◆ Extracted entries
** Begin **
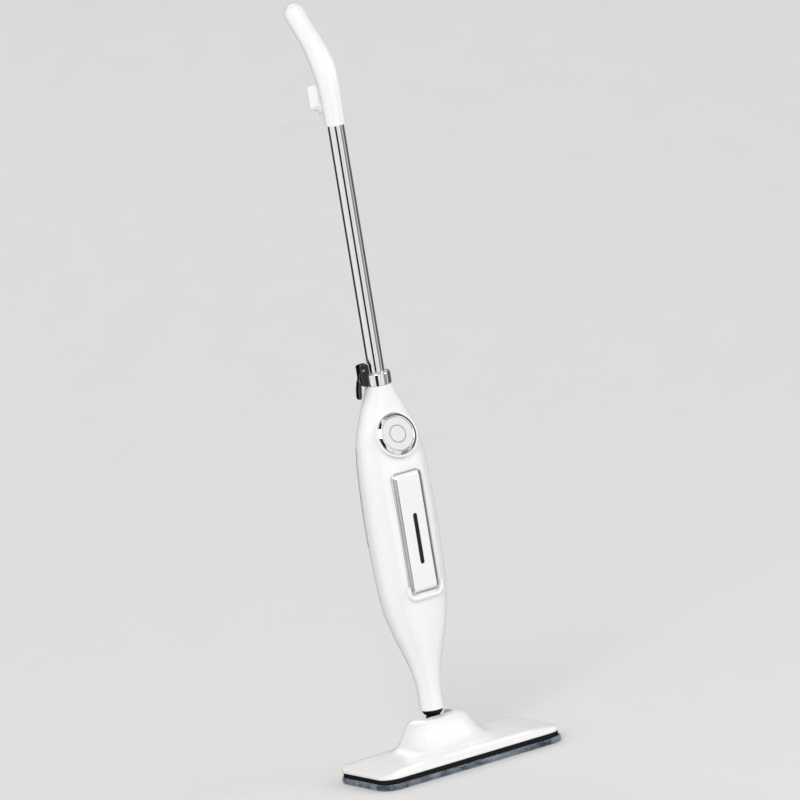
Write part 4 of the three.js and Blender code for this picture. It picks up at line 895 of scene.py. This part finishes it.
# ---- power button ----
def build_button():
    """The bright slanted ring and the cap inside it, with a groove painted grey as shade and a small bar."""
    inner = BUTTON_R + GAP
    foot = -5.8 * MM
    corners = [
        (inner, foot, 0), (BEZEL_R, foot, 0), (BEZEL_R, -2.8 * MM, 1.2 * MM),
        (inner + 1.3 * MM, 0.4 * MM, 1.1 * MM), (inner, -0.3 * MM, 0.4 * MM),
    ]
    bezel = turned("button_bezel_ring", corners, DIAL, closed=True, segments=160)
    place_piece(bezel, "wand", "bright_chrome", "button_bezel", angle=50)
    ring_out, ring_in, dip = 13.9 * MM, 12.5 * MM, 0.7 * MM
    corners = [
        (0, -BUTTON_THICKNESS, 0), (BUTTON_R, -BUTTON_THICKNESS, 0.4 * MM), (BUTTON_R, 0, 1.1 * MM),
        (ring_out + 0.4 * MM, -0.1 * MM, 0.2 * MM), (ring_out, -dip, 0.1 * MM),
        (ring_in, -dip, 0.1 * MM), (ring_in - 0.4 * MM, -0.1 * MM, 0.2 * MM), (0, -0.2 * MM, 0),
    ]
    button = turned("power_button_cap", corners, DIAL, segments=160)
    mark = slab(
        "bar", 0.7 * MM, 4.2 * MM, 0.6 * MM,
        DIAL @ Matrix.Translation((0, 0, -0.5 * MM)), plate_levels(0.45 * MM, 0, 0.15 * MM),
    )
    add(button, mark)
    place_piece(button, "button", "white_shell", "power_button", material=BUTTON)
    into_dial = DIAL.inverted()

    def in_shaded_groove(point):
        place = into_dial @ point
        return ring_in < math.hypot(place.x, place.y) < ring_out and place.z > -1 * MM

    # The recessed ring groove is painted grey as shade.
    add_finish(button, SLOT_MATERIALS["grey_plastic"], in_shaded_groove)


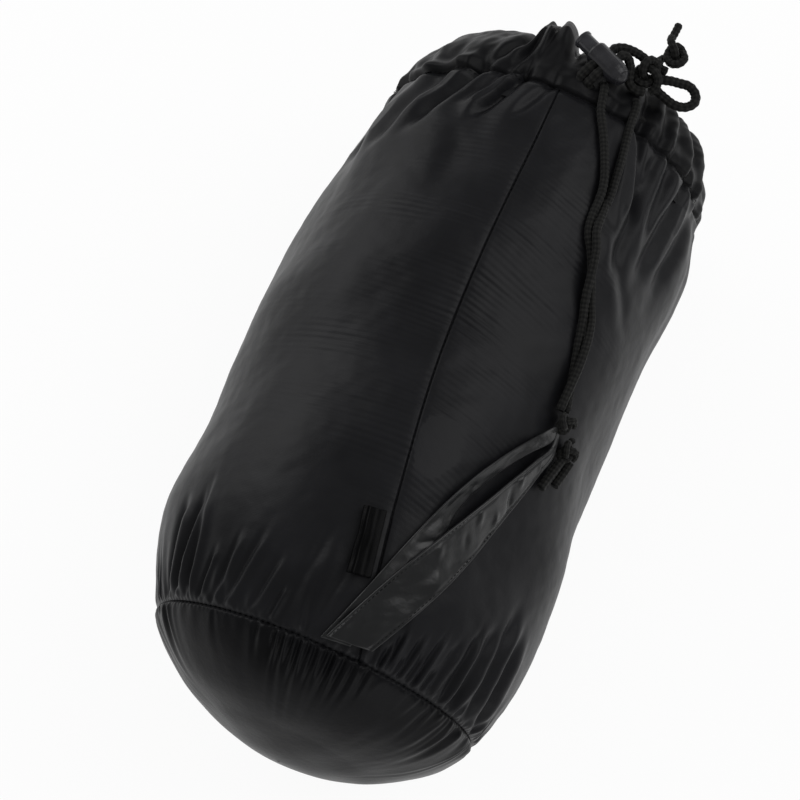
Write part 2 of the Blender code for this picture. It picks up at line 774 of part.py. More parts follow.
def label_loop(frame):
    """A folded tab, both ends in the seam and its fold to the side."""
    bend = LABEL_FOLD + LABEL_THICKNESS / 2 - LABEL_REACH
    path = [((0.0, LABEL_THICKNESS + GAP), (0.0, 1.0))]
    for k in range(LABEL_ROUND + 1):
        angle = math.pi / 2 + math.pi * k / LABEL_ROUND
        out = (math.cos(angle), math.sin(angle))
        path.append(((bend + LABEL_FOLD * out[0], LABEL_FOLD + LABEL_FOLD * out[1]), out))
    path.append(((0.0, 0.0), (0.0, -1.0)))
    sections = []
    for (x, z), (out_x, out_z) in path:
        corners = ((0.5, -0.5), (0.5, 0.5), (-0.5, 0.5), (-0.5, -0.5))
        sections.append([
            Vector((x + side * LABEL_THICKNESS * out_x, end * LABEL_LENGTH, z + side * LABEL_THICKNESS * out_z))
            for side, end in corners
        ])
    label = bar("label_loop", sections, satin())
    label.parent = frame
    label.matrix_local = label_matrix()
    return label


# ---------------------------------------------------------------- cord lock

def lock_matrix(shift=0.0):
    """The lock's frame: Z along the barrel from its shoulder to its tip, X along its cord hole."""
    shoulder, tip = at_mouth(LOCK_SHOULDER, LOCK_TIP)
    axis = (tip - shoulder).normalized()
    hole = Vector((0, 0, 1)).cross(axis).normalized()
    side = axis.cross(hole)
    frame = Matrix((hole, side, axis)).transposed().to_4x4()
    frame.translation = shoulder + hole * shift
    return frame


def lock_cord_point(which, distance):
    """A point on a cord's line through the lock: which is -1 or 1, distance is along the hole."""
    local = Vector((distance * MM, 0, CORD_MIDDLE + which * CORD_PITCH / 2))
    return lock_matrix() @ local


def slot_half_width():
    return DRAWCORD / 2 + CORD_CLEARANCE


def slot_span():
    half = CORD_PITCH / 2 + DRAWCORD / 2 + CORD_CLEARANCE
    return CORD_MIDDLE - half, CORD_MIDDLE + half


def lock_barrel(frame):
    bore = BARREL_RADIUS - BARREL_WALL
    profile = [(0.0, BARREL_LENGTH)]
    for k in range(1, 7):
        angle = math.pi / 2 * k / 6
        height = BARREL_LENGTH - BARREL_NOSE * (1 - math.cos(angle))
        profile.append((BARREL_RADIUS * math.sin(angle) ** 0.8, height))
    profile.append((BARREL_RADIUS, 1.2 * BARREL_EDGE))
    profile.append((BARREL_RADIUS - 0.5 * BARREL_EDGE, 0.2 * BARREL_EDGE))
    profile.append((BARREL_RADIUS - BARREL_EDGE, 0.0))
    profile.append((bore, 0.0))
    profile.append((bore, BARREL_LENGTH - BARREL_END))
    profile.append((0.0, BARREL_LENGTH - BARREL_END))
    barrel = turned("lock_barrel", profile, moulded())
    low, high = slot_span()
    cutter = slot_cutter("barrel_slot_guide", slot_half_width(), low, high, 2 * BARREL_RADIUS)
    cut(barrel, cutter)
    for item in (barrel, cutter):
        item.parent = frame
        item.matrix_local = lock_matrix()
    return barrel


def lock_plunger(frame):
    radius = BARREL_RADIUS - BARREL_WALL - LOCK_CLEARANCE
    rim = radius + PLUNGER_RIM
    profile = [
        (0.0, PLUNGER_INNER_END),
        (radius - PLUNGER_EDGE, PLUNGER_INNER_END),
        (radius, PLUNGER_INNER_END - PLUNGER_EDGE),
        (radius, PLUNGER_BAND - PLUNGER_REACH),
        (rim, PLUNGER_BAND - PLUNGER_EDGE - PLUNGER_REACH),
        (rim, PLUNGER_EDGE - PLUNGER_REACH),
        (rim - PLUNGER_EDGE, -PLUNGER_REACH),
        (radius - 2 * PLUNGER_DISH, -PLUNGER_REACH),
        (radius - 3 * PLUNGER_DISH, PLUNGER_DISH - PLUNGER_REACH),
        (0.0, PLUNGER_DISH - PLUNGER_REACH),
    ]
    plunger = turned("lock_plunger", profile, plunger_plastic())
    low, high = slot_span()
    cutter = slot_cutter("plunger_slot_guide", slot_half_width(), low - PRESS_TRAVEL, high, 2 * radius)
    cut(plunger, cutter)
    for item in (plunger, cutter):
        item.parent = frame
        item.matrix_local = lock_matrix()
    return plunger


def lock_spring(frame):
    """The coil between the plunger's end and the barrel's floor."""
    start = PLUNGER_INNER_END + GAP + SPRING_WIRE / 2
    end = BARREL_LENGTH - BARREL_END - GAP - SPRING_WIRE / 2
    points = []
    steps = int(SPRING_TURNS * 9)
    for k in range(steps + 1):
        angle = math.tau * SPRING_TURNS * k / steps
        height = start + (end - start) * k / steps
        points.append((SPRING_RADIUS * math.cos(angle), SPRING_RADIUS * math.sin(angle), height))
    spring = tube("lock_spring", points, SPRING_WIRE, spring_steel())
    spring.data.bevel_resolution = 1
    spring.parent = frame
    spring.matrix_local = lock_matrix()
    pitch = (end - start) / SPRING_TURNS
    print("lock_spring least gap between coils (mm):", round((pitch - SPRING_WIRE) / MM, 2))
    return spring


# ---------------------------------------------------------------- drawcord

def channel_point(x, y):
    """A point of the drawcord inside the hem, across the sack and along from the stitch line."""
    along = BODY_LENGTH + y * MM
    radius = skin_radius(along) - CHANNEL_RUN_DEPTH
    turn = math.asin((x * MM - sway(along)) / radius)
    return around(along, radius, turn)


def drawcord_in_casing(frame, left_end, right_end):
    """The run round the mouth, inside the hem, from one side of the buttonhole to the other."""
    radius = skin_radius(CHANNEL_RUN_Y) - CHANNEL_RUN_DEPTH
    middle = sway(CHANNEL_RUN_Y)
    first = math.asin((right_end.x - middle) / radius) + CORD_END_GAP / radius
    last = math.tau + math.asin((left_end.x - middle) / radius) - CORD_END_GAP / radius
    points = []
    for k in range(61):
        turn = first + (last - first) * k / 60
        dent = floor_dent(HEM_RADIUS, turn)
        points.append(around(CHANNEL_RUN_Y, radius - dent, turn))
    return place(tube("drawcord_in_casing", points, DRAWCORD, braid()), frame)


def lead_route(which, in_hem, rise, lead):
    """One end of the drawcord, from the hem up through the lock and on to the bow."""
    route = [channel_point(*point) for point in in_hem]
    for distance, drop in rise:
        route.append(lock_cord_point(which, distance) + Vector((0, 0, drop * MM)))
    return route + at_mouth(*lead)


def knot(name, points, diameter):
    print(name, "least gap to itself (mm):", round(self_gap(points, diameter) / MM, 2))
    return tube(name, evenly(points, KNOT_STEP * diameter), diameter, braid())


def build_bow(frame):
    """The bow tied in the slack: two leads in, one loop, and a tail that ends in a stopper."""
    step = BEND_STEP * DRAWCORD
    tied = DRAWCORD * KNOT_SQUEEZE
    bow = knot_points(at_mouth(BOW_CENTRE)[0], BOW_RUN, BOW_SIDE, tied, BOW_LEAD)
    place(knot("bow_knot", bow, tied), frame)
    upper = lead_route(-1, UPPER_IN_HEM, UPPER_RISE, UPPER_LEAD)
    lower = lead_route(1, LOWER_IN_HEM, LOWER_RISE, LOWER_LEAD)
    routes = (
        ("drawcord_lead_upper", upper), ("drawcord_lead_lower", lower),
        ("bow_loop", at_mouth(*BOW_LOOP)),
    )
    for name, route in routes:
        points = clear_of(smooth_route(route, FINE_STEP), DRAWCORD, (bow, tied))
        place(tube(name, evenly(points, step), DRAWCORD, braid()), frame)
    stopper = knot_points(at_mouth(STOPPER_CENTRE)[0], STOPPER_RUN, STOPPER_SIDE, tied, STOPPER_LEAD)
    ends = [[tuple(point) for point in at_mouth(*end)] for end in (STOPPER_NECK, STOPPER_TIP)]
    tail = smooth_route(np.array([*ends[0], *evenly(stopper, tied), *ends[1]]), FINE_STEP)
    place(knot("stopper_tail", clear_of(tail, tied, (bow, tied)), tied), frame)
    return upper[0], lower[0]


# ---------------------------------------------------------------- carry cord

def carry_pair():
    """The two strands of the carry cord where they run together, laid round each other."""
    join = BODY_LENGTH / MM + CARRY_JOIN
    places = [on_skin(arc, blend(CARRY_TIP, join, share), lift) for arc, share, lift in CARRY_ROUTE]
    route = smooth_route(places, RUN_STEP * CARRY_CORD)
    lanes = ([], [])
    for k, point in enumerate(route):
        ahead = Vector(route[min(k + 1, len(route) - 1)]) - Vector(route[max(k - 1, 0)])
        centre = Vector(point)
        off = Vector((centre.x - sway(centre.y), 0, centre.z - axis_height())).normalized()
        across = off.cross(ahead).normalized()
        angle = math.tau * CARRY_TWISTS * k / (len(route) - 1)
        half = CARRY_CORD / 2 + GAP
        lift = half * abs(math.sin(angle))
        for lane, side in zip(lanes, (-1, 1)):
            turn = across * math.cos(angle) + off * math.sin(angle)
            lane.append(centre + off * lift + turn * side * half)
    return lanes


def carry_knots():
    """The points of both knots at the handle's tip."""
    knots = []
    for name, centre, along, lead in CARRY_KNOTS:
        middle = on_skin(*centre)
        ahead = on_skin(centre[0] + along[0], centre[1] + along[1], centre[2]) - middle
        off = Vector((middle.x - sway(middle.y), 0, middle.z - axis_height()))
        knots.append((name, knot_points(middle, ahead, off.cross(ahead), CARRY_CORD * CARRY_SQUEEZE, lead)))
    return knots


def build_carry_cord(frame, hinge):
    step = BEND_STEP * CARRY_CORD
    tied = CARRY_CORD * CARRY_SQUEEZE
    knots = carry_knots()
    solid = [(points, tied) for _, points in knots]
    for name, lane in zip(("carry_cord_left", "carry_cord_right"), carry_pair()):
        points = clear_of(evenly(np.array([tuple(p) for p in lane]), FINE_STEP), CARRY_CORD, *solid)
        place(tube(name, evenly(points, RUN_STEP * CARRY_CORD), CARRY_CORD, braid()), frame, hinge)
    tops = []
    for name, route in (("carry_cord_left_top", CARRY_LEFT_TOP), ("carry_cord_right_top", CARRY_RIGHT_TOP)):
        points = smooth_route(by_mouth(*route), FINE_STEP)
        tops.append((points, CARRY_CORD))
        place(tube(name, evenly(points, step), CARRY_CORD, braid()), frame)
    bight = smooth_route(by_mouth(*CARRY_BIGHT), FINE_STEP)
    bight = evenly(clear_of(bight, CARRY_CORD, *tops), step)
    place(tube("carry_cord_bight", bight, CARRY_CORD, braid()), frame)
    for name, points in knots:
        place(knot(name, points, tied), frame, hinge)
    for name, route in CARRY_TAILS:
        points = smooth_route([on_skin(*point) for point in route], FINE_STEP)
        points = evenly(clear_of(points, CARRY_CORD, *solid), step)
        place(tube(name, points, CARRY_CORD, braid()), frame, hinge)


def main():
    clear_scene()
    frame = bpy.data.objects.new("sack_frame", None)
    bpy.context.scene.collection.objects.link(frame)
    middle_y = (BODY_LENGTH + max(p[0] for p in HEM_PATH) * MM - DOME_DEPTH) / 2
    frame.location = (-sway(SWAY_MIDDLE), -middle_y, 0.0)
    hinge = on_skin(*HINGE_ROOT)
    body_panel(frame)
    base_panel(frame)
    stuffed_filling(frame)
    drawcord_casing(frame)
    carry_strap(frame, hinge)
    label_loop(frame)
    lock_barrel(frame)
    lock_plunger(frame)
    lock_spring(frame)
    drawcord_in_casing(frame, *build_bow(frame))
    build_carry_cord(frame, hinge)


main()
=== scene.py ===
"""A drawstring stuff sack, packed full: cloth with its gathers, braided cords, strap, label and stitches.

Shapes are worked out in the sack's own frame in millimetres, as in the solid model: y runs from the
base seam to the mouth, "turn" is the angle round from the top line towards +X, "arc" is the same
place as a length on the skin and "lift" is the height over it.
"""

from math import asin, cos, degrees, exp, pi, radians, sin, sqrt, tau

import bpy
import numpy as np
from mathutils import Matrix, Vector

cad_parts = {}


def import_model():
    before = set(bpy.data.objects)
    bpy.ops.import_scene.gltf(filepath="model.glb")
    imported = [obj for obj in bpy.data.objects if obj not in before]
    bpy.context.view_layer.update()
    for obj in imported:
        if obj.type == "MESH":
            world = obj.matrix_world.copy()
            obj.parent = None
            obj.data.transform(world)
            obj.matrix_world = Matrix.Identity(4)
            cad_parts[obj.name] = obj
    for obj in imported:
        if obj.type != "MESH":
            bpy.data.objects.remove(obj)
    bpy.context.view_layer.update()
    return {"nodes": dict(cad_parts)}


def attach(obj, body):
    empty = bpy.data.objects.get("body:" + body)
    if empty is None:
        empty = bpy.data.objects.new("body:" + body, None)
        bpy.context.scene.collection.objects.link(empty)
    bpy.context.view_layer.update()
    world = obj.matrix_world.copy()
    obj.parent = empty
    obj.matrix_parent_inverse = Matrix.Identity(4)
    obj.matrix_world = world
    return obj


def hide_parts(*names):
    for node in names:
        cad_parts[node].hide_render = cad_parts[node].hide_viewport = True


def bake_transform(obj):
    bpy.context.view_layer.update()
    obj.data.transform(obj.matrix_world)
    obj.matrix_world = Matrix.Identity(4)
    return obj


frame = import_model()

MM = 0.001
SHIFT = np.array((1.6, -152.3, 0.0))  # from the sack's own frame to the shared one
AXIS_HEIGHT = 89.5
BODY_RADIUS, BASE_RADIUS, HEM_RADIUS, LENGTH, DOME = 99.5, 85.0, 91.0, 308.0, 44.0
BASE_TAPER, MOUTH_TAPER = 60.0, 103.0
SEAM_DEGREES = 10.0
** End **
◆ What you will do
Between the line containing "bpy.context.scene.collection.objects.link(empty)" and the line containing "cad_parts[node].hide_render = cad_parts[node].hide_viewport" lies the part to return. Return it exactly, counting both of those lines.

◆ Final result
        bpy.context.scene.collection.objects.link(empty)
    bpy.context.view_layer.update()
    world = obj.matrix_world.copy()
    obj.parent = empty
    obj.matrix_parent_inverse = Matrix.Identity(4)
    obj.matrix_world = world
    return obj


def hide_parts(*names):
    for node in names:
        cad_parts[node].hide_render = cad_parts[node].hide_viewport = True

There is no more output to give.